Pocini believes "stars are aligned" for the Dollar to advance on the Franc, and the Greenback "needs to deliver now".

But, our technical studies note the exchange rate has reached a ledge of tough resistance on charts in the form of the 200-day moving average (MA) at 0.9658 which is likely to make progress higher more difficult:

Yet, with "momentum firmly positive" and option pricing showing a growing preference for call options (ie bullish options) over 'puts' (bearish options), the signs are there of, "a good chance that resistance will break to the upside," says Swissquote's Masset.

Options are derivatives which enabled risk controlled leveraged bets on currencies.

The '25-delta risk reversal' is a forecasting device based on the difference between the price of a call option and a put option on the same asset, thus the higher it is the more bullish.

"The 25-delta risk reversal has continuously improved across all maturities since mid-February. The 1-month rose from -1.18% to -0.62% yesterday, while the 6-month jumped from -1.36% to -1.03%," says Masset.

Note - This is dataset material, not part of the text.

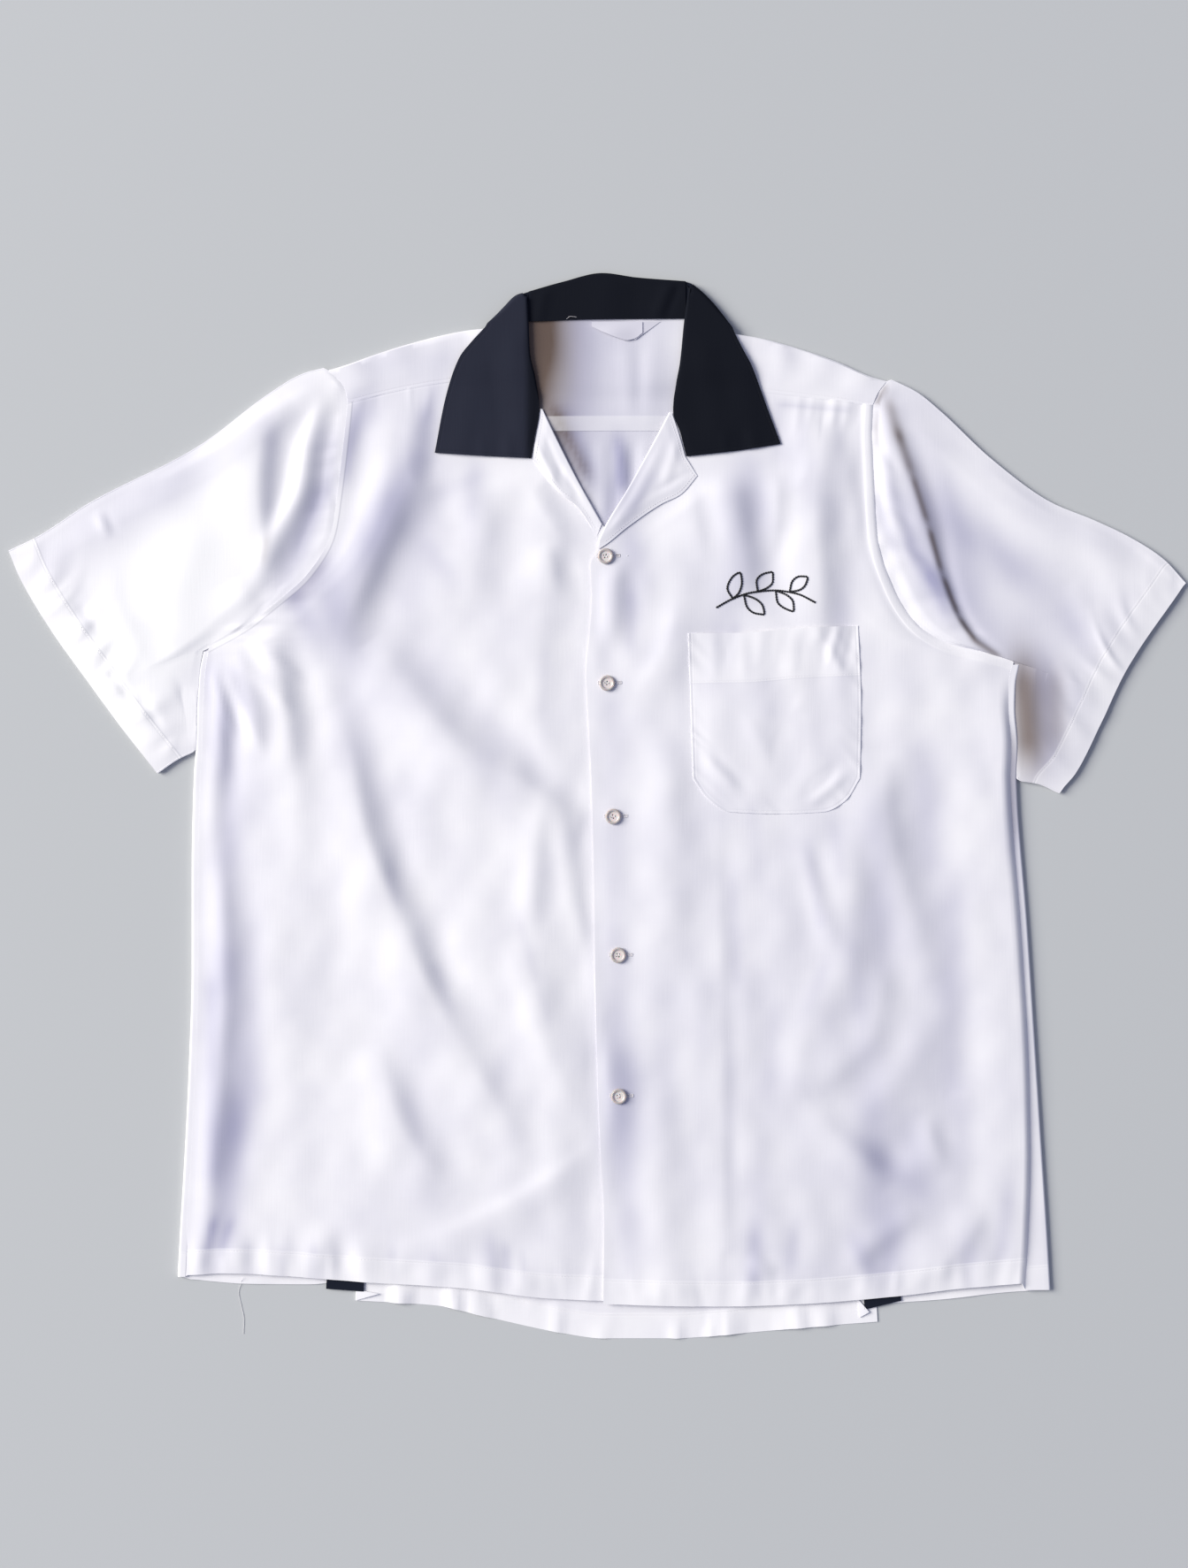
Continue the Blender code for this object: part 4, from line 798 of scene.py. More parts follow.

The outlook is positive for the pair since "USD/CHF remains in a medium-term momentum buy signal," according to Julius Baer's Pocinci, who "entered a long position in the currency portfolio on 14 March 2018."

Pocinci would ideally like to see the pair rise past current resistance and above 0.98, "to truly escape the pattern of lower highs and lower lows," and go 'all out' bullish.

Like Masset, Pocinci highlights USD/CHF's 'carry trade' potential which combined with the accelerating exchange rate rally offers a heady mix of arbitrage and currency bet profitability.

"The stars are aligned for the higher US Dollar – now the major resistance at 0.98 needs to be confirmed. We recommend staying long USD/CHF," he concludes.